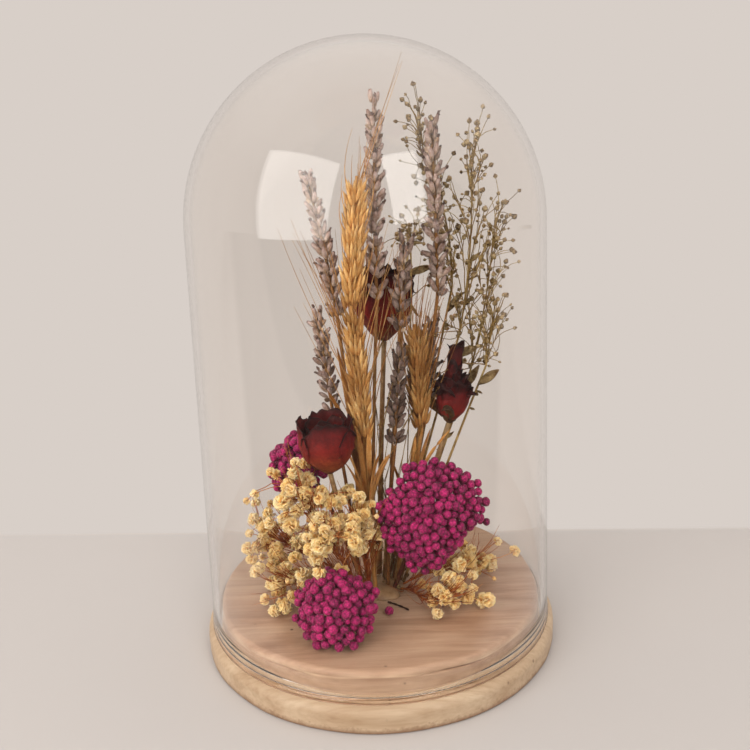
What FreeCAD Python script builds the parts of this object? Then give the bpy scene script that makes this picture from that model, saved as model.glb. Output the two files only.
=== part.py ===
import FreeCAD
import Part
import math
import os

from FreeCAD import Vector

# A glass bell jar over a dried-flower arrangement on a two-layer wooden base.
# Millimetres. The origin is the centre of the base's underside, +Z is up, -Y is the front.
# Each function below makes one kind of piece. Each piece is one closed solid in its own STEP file.

# Wooden base: a lower disc with a rounded-over edge, and a raised disc glued on it.
BASE_RADIUS = 88.0
LEDGE_HEIGHT = 12.0
BASE_TOP_ROUND = 4.0
BASE_BOTTOM_ROUND = 1.5
PLINTH_RADIUS = 80.8
PLINTH_TOP = 26.6
PLINTH_ROUND = 1.2

# Glass dome: a wall that leans slightly inwards, closed by a crown of round section.
RIM_RADIUS = 85.0
CROWN_RADIUS = 81.5
DOME_TOP = 287.0
CROWN_CENTRE = DOME_TOP - CROWN_RADIUS
GLASS_WALL = 3.0
RIM_ROUND = 0.8

# Mound of set glue that holds the feet of the stems.
MOUND_CENTRE = (-1.0, -11.0)
MOUND_RADIUS = 14.0
MOUND_HEIGHT = 4.6
FOOT_DEPTH = 3.4
FOOT_HEIGHT = PLINTH_TOP + MOUND_HEIGHT - FOOT_DEPTH

# Outlines of the turned flower heads: (share of the radius, share of the length) from the neck up.
SPIKE_OUTLINE = [(0.75, 0.1), (1.0, 0.4), (0.8, 0.75), (0.4, 0.95)]
EAR_OUTLINE = [(0.8, 0.08), (1.0, 0.3), (0.9, 0.65), (0.45, 0.93)]
ROSE_OUTLINE = [(0.45, 0.04), (0.86, 0.25), (1.0, 0.5), (0.92, 0.85), (0.7, 1.0)]
CORYMB_OUTLINE = [(0.6, 0.22), (1.0, 0.55), (0.86, 0.82), (0.45, 0.98)]
BUD_OUTLINE = [(0.75, 0.2), (1.0, 0.5), (0.75, 0.8)]

# A spray's twigs leave its axis one after another, each a golden angle round from the last.
GOLDEN_ANGLE = math.radians(137.508)
TWIG_RISE = 0.22
AXIS_SHARE = 1.3

# Lavender: foot on the mound, neck where the florets start, tip.
LAVENDER_STEM = 0.8
LAVENDER_RADIUS = 5.0
LAVENDER = [
    ((-6, -9), (-15, 1, 164), (-26, 1, 230)),
    ((-9, -13), (-19, -4, 115), (-24, -3, 166)),
    ((-3, -5), (4, -1, 172), (6, 0, 264)),
    ((7, -7), (33, 4, 172), (31, 3, 253)),
    ((3, -8), (14, -6, 157), (18, -7, 198)),
    ((4, -14), (10, -13, 104), (14, -13, 150)),
    ((5, -2), (27, 12, 116), (31, 12, 160)),
]

# Wheat: foot, neck, tip of the ear's body without its awns.
WHEAT_STEM = 1.1
WHEAT_RADIUS = 6.0
WHEAT = [
    ((-5, -13), (-8, -9, 168), (-3, -9, 228)),
    ((-2, -18), (-4, -18, 106), (-8, -18, 172)),
    ((8, -10), (23, -7, 108), (21, -7, 160)),
]

# Roses: foot, base of the flower, top of the flower, radius.
ROSE_STEM = 1.3
ROSES = {
    "rose_front": ((-7, -17), (-21, -27, 97), (-22, -27, 124), 13.5),
    "rose_rear": ((0, -1), (7, 17, 148), (7, 17, 187), 10.5),
    "rose_right": ((10, -6), (37, -3, 111), (41, 0, 150), 8.5),
}

# Rice flower: foot, back of the head, direction the head faces, radius and depth of the head.
RICE_STEM = 1.2
RICE_FLOWERS = {
    "rice_flower_left": ((-9, -6), (-34, 3, 88), (-0.5, -0.45, 0.5), 19.0, 17.0),
    "rice_flower_right": ((7, -15), (24, -20, 72), (0.12, -0.95, 0.15), 28.0, 19.0),
    "rice_flower_front": ((-3, -22), (-19, -50, 38), (-0.1, -0.7, 0.7), 20.0, 19.0),
}

# Cream gypsophila: foot, start and end of the flowering part, spread, number of flowers.
CREAM_STEM = 0.6
CREAM_TWIG = 0.35
CREAM_FLOWER = 2.6
CREAM = [
    ((-11, -14), (-29, -31, 75), (-38, -27, 101), 8, 12),
    ((-9, -18), (-19, -42, 64), (-26, -46, 84), 7, 11),
    ((-12, -10), (-38, -7, 46), (-64, -5, 60), 10, 9),
    ((-12, -13), (-32, -20, 38), (-56, -26, 40), 8, 8),
    ((-5, -20), (-6, -30, 54), (-7, -30, 80), 7, 10),
    ((10, -15), (20, -34, 33), (48, -37, 34), 7, 9),
    ((11, -11), (34, -10, 34), (58, -4, 40), 7, 8),
]

# Green baby's breath: foot, start and end of the flowering part, spread, number of buds.
GREEN_STEM = 0.8
GREEN_TWIG = 0.3
GREEN_BUD = 1.2
GREEN = [
    ((9, 0), (42, 24, 172), (24, 13, 270), 5, 14),
    ((7, -3), (44, 12, 150), (53, 9, 246), 10, 20),
    ((11, -3), (50, 17, 130), (66, 16, 212), 9, 14),
    ((2, -7), (20, 7, 196), (24, 8, 214), 7, 9),
    ((12, -8), (56, 4, 136), (62, 5, 174), 5, 9),
]

# A bead and a twig that have fallen onto the plinth.
BEAD_RADIUS = 2.2
BEAD_PLACE = (4, -36)
TWIG_RADIUS = 0.6
TWIG_START = (4, -26)
TWIG_END = (13, -33)


def at_foot(place):
    """Point of a stem's foot inside the mound."""
    return Vector(place[0], place[1], FOOT_HEIGHT)


def rod(start, end, radius):
    """Round bar between two points."""
    run = end - start
    return Part.makeCylinder(radius, run.Length, start, run)


def ball(centre, radius):
    return Part.makeSphere(radius, centre)


def turned(outline, neck_radius, radius, base, top):
    """Solid turned about the line from base to top, from an outline in shares of its size."""
    length = (top - base).Length
    points = [Vector(0, 0, 0), Vector(neck_radius, 0, 0)]
    points += [Vector(radius * share, 0, length * height) for share, height in outline]
    points += [Vector(0, 0, length), Vector(0, 0, 0)]
    face = Part.Face(Part.makePolygon(points))
    solid = face.revolve(Vector(0, 0, 0), Vector(0, 0, 1), 360)
    turn = FreeCAD.Rotation(Vector(0, 0, 1), top - base)
    solid.Placement = FreeCAD.Placement(base, turn)
    return solid


def flower(foot, neck, tip, stem_radius, outline, radius):
    """Straight stem from the mound to the neck, with a turned head from the neck to the tip."""
    stem = rod(at_foot(foot), neck, stem_radius)
    joint = ball(neck, stem_radius)
    head = turned(outline, stem_radius, radius, neck, tip)
    return stem.multiFuse([joint, head]).removeSplitter()


def golden_tips(start, end, spread, count):
    """Points around a line from start to end, each a golden angle on from the last."""
    axis = (end - start).normalize()
    side = axis.cross(Vector(0, 1, 0)).normalize()
    across = axis.cross(side)
    tips = []
    for index in range(count):
        share = (index + 0.5) / count
        reach = spread * math.sin(math.pi * (0.2 + 0.75 * share))
        angle = index * GOLDEN_ANGLE
        offset = side * (reach * math.cos(angle)) + across * (reach * math.sin(angle))
        tips.append((share, start + (end - start) * share + offset))
    return tips


def budded_twig(root, tip, twig_radius, bud_radius):
    """Straight twig from its root, with a bud centred on its tip."""
    top = tip + (tip - root).normalize() * bud_radius
    bud_share = 2 * bud_radius / (top - root).Length
    outline = [(twig_radius / bud_radius, 1 - bud_share)]
    outline += [(width, 1 - bud_share * (1 - height)) for width, height in BUD_OUTLINE]
    return turned(outline, twig_radius, bud_radius, root, top)


def spray(foot, start, end, spread, count, stem_radius, twig_radius, bud_radius):
    """Branching sprig: a stem, an axis that carries twigs, and a bud on the end of each."""
    lowest = PLINTH_TOP + bud_radius + 0.2
    parts = [rod(at_foot(foot), start, stem_radius), ball(start, stem_radius)]
    parts.append(budded_twig(start, end, twig_radius * AXIS_SHARE, bud_radius))
    for share, tip in golden_tips(start, end, spread, count):
        tip.z = max(tip.z, lowest)
        root = start + (end - start) * max(0.0, share - TWIG_RISE)
        parts.append(budded_twig(root, tip, twig_radius, bud_radius))
    return parts[0].multiFuse(parts[1:]).removeSplitter()


def base_disc():
    disc = Part.makeCylinder(BASE_RADIUS, LEDGE_HEIGHT)
    top = [edge for edge in disc.Edges if edge.CenterOfMass.z > LEDGE_HEIGHT - 0.1]
    disc = disc.makeFillet(BASE_TOP_ROUND, top)
    bottom = [edge for edge in disc.Edges if abs(edge.BoundBox.ZMax) < 0.1]
    return disc.makeFillet(BASE_BOTTOM_ROUND, bottom)


def centre_plinth():
    disc = Part.makeCylinder(PLINTH_RADIUS, PLINTH_TOP - LEDGE_HEIGHT, Vector(0, 0, LEDGE_HEIGHT))
    top = [edge for edge in disc.Edges if edge.BoundBox.ZMin > PLINTH_TOP - 0.1]
    return disc.makeFillet(PLINTH_ROUND, top)


def wall_lean():
    """Angle from upright of the wall line that runs from the rim and touches the crown's circle."""
    rise = CROWN_CENTRE - LEDGE_HEIGHT
    return math.acos(CROWN_RADIUS / math.hypot(RIM_RADIUS, rise)) - math.atan2(rise, RIM_RADIUS)


def on_crown(radius, angle):
    """Point of a circle about the crown's centre, in the XZ plane."""
    return Vector(radius * math.cos(angle), 0, CROWN_CENTRE + radius * math.sin(angle))


def wall_and_crown(rim, radius):
    """Line from a rim point up to the crown, and the crown's arc up to the axis."""
    lean = wall_lean()
    shoulder = on_crown(radius, lean)
    middle = on_crown(radius, (lean + math.pi / 2) / 2)
    top = Vector(0, 0, CROWN_CENTRE + radius)
    return [Part.makeLine(rim, shoulder), Part.Arc(shoulder, middle, top).toShape()]


def glass_dome():
    inner_radius = CROWN_RADIUS - GLASS_WALL
    rim_outer = Vector(RIM_RADIUS, 0, LEDGE_HEIGHT)
    rim_inner = Vector(RIM_RADIUS - GLASS_WALL / math.cos(wall_lean()), 0, LEDGE_HEIGHT)
    outline = wall_and_crown(rim_outer, CROWN_RADIUS) + wall_and_crown(rim_inner, inner_radius)
    outline.append(Part.makeLine(rim_inner, rim_outer))
    outline.append(Part.makeLine(Vector(0, 0, DOME_TOP - GLASS_WALL), Vector(0, 0, DOME_TOP)))
    face = Part.Face(Part.Wire(Part.__sortEdges__(outline)))
    dome = face.revolve(Vector(0, 0, 0), Vector(0, 0, 1), 360)
    rim = [edge for edge in dome.Edges if edge.BoundBox.ZMax < LEDGE_HEIGHT + 0.1]
    return dome.makeFillet(RIM_ROUND, rim)


def glue_mound(stems):
    """Low rounded mound on the plinth, moulded around the feet of the stems."""
    ball_radius = (MOUND_RADIUS ** 2 + MOUND_HEIGHT ** 2) / (2 * MOUND_HEIGHT)
    middle = Vector(MOUND_CENTRE[0], MOUND_CENTRE[1], PLINTH_TOP + MOUND_HEIGHT - ball_radius)
    floor = Part.makeCylinder(MOUND_RADIUS + 1, MOUND_HEIGHT + 1, Vector(*MOUND_CENTRE, PLINTH_TOP))
    return ball(middle, ball_radius).common(floor).cut(Part.makeCompound(stems))


def make_flowers():
    """Every plant that stands in the mound, by node name."""
    plants = {}
    for number, (foot, neck, tip) in enumerate(LAVENDER, 1):
        plants[f"lavender_{number}"] = flower(
            foot, Vector(*neck), Vector(*tip), LAVENDER_STEM, SPIKE_OUTLINE, LAVENDER_RADIUS)
    for number, (foot, neck, tip) in enumerate(WHEAT, 1):
        plants[f"wheat_ear_{number}"] = flower(
            foot, Vector(*neck), Vector(*tip), WHEAT_STEM, EAR_OUTLINE, WHEAT_RADIUS)
    for name, (foot, neck, top, radius) in ROSES.items():
        plants[name] = flower(foot, Vector(*neck), Vector(*top), ROSE_STEM, ROSE_OUTLINE, radius)
    for name, (foot, back, facing, radius, depth) in RICE_FLOWERS.items():
        front = Vector(*back) + Vector(*facing).normalize() * depth
        plants[name] = flower(foot, Vector(*back), front, RICE_STEM, CORYMB_OUTLINE, radius)
    for number, (foot, start, end, spread, count) in enumerate(CREAM, 1):
        plants[f"cream_spray_{number}"] = spray(
            foot, Vector(*start), Vector(*end), spread, count, CREAM_STEM, CREAM_TWIG, CREAM_FLOWER)
    for number, (foot, start, end, spread, count) in enumerate(GREEN, 1):
        plants[f"green_spray_{number}"] = spray(
            foot, Vector(*start), Vector(*end), spread, count, GREEN_STEM, GREEN_TWIG, GREEN_BUD)
    return plants


def fallen_bead():
    return ball(Vector(*BEAD_PLACE, PLINTH_TOP + BEAD_RADIUS), BEAD_RADIUS)


def fallen_twig():
    height = PLINTH_TOP + TWIG_RADIUS
    return rod(Vector(*TWIG_START, height), Vector(*TWIG_END, height), TWIG_RADIUS)


def make_pieces():
    """Every piece of the bell jar, by node name."""
    pieces = make_flowers()
    pieces["glue_mound"] = glue_mound(list(pieces.values()))
    pieces["base_disc"] = base_disc()
    pieces["centre_plinth"] = centre_plinth()
    pieces["glass_dome"] = glass_dome()
    pieces["fallen_bead"] = fallen_bead()
    pieces["fallen_twig"] = fallen_twig()
    return pieces


os.makedirs("parts", exist_ok=True)
for node, shape in make_pieces().items():
    shape.exportStep(f"parts/{node}.step")
    print(node, len(shape.Solids), round(shape.Volume, 1), shape.isValid())
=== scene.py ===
"""The looks of a glass bell jar dome over dried flowers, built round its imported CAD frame.

Lengths are in metres, in the frame of the CAD. Each plant reads its foot, neck and head from its
own CAD node, and detailed pieces then stand in for that node.
"""

import math

import bpy
import numpy as np
from mathutils import Matrix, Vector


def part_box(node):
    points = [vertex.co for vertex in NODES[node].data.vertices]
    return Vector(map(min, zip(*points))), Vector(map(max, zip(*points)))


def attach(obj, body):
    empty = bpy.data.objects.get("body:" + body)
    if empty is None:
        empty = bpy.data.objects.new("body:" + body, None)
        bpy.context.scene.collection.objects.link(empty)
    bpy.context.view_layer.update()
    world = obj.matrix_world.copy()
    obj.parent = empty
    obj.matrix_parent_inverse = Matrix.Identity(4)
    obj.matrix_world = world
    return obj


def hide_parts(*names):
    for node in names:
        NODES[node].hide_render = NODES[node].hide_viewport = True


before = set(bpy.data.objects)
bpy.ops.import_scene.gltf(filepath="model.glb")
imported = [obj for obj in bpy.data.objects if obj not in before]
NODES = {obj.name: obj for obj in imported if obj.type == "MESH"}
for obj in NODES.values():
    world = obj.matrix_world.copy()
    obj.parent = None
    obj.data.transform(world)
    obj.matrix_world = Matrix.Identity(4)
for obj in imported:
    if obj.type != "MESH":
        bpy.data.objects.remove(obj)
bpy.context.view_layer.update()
TURN = 2 * math.pi
GOLDEN_ANGLE = math.radians(137.508)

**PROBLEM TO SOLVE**
Scan the listing above for the word "FreeCAD" and show each line where it is found.

**SOLUTION**
What FreeCAD Python script builds the parts of this object? Then give the bpy scene script that makes this picture from that model, saved as model.glb. Output the two files only.
import FreeCAD
from FreeCAD import Vector
    turn = FreeCAD.Rotation(Vector(0, 0, 1), top - base)
    solid.Placement = FreeCAD.Placement(base, turn)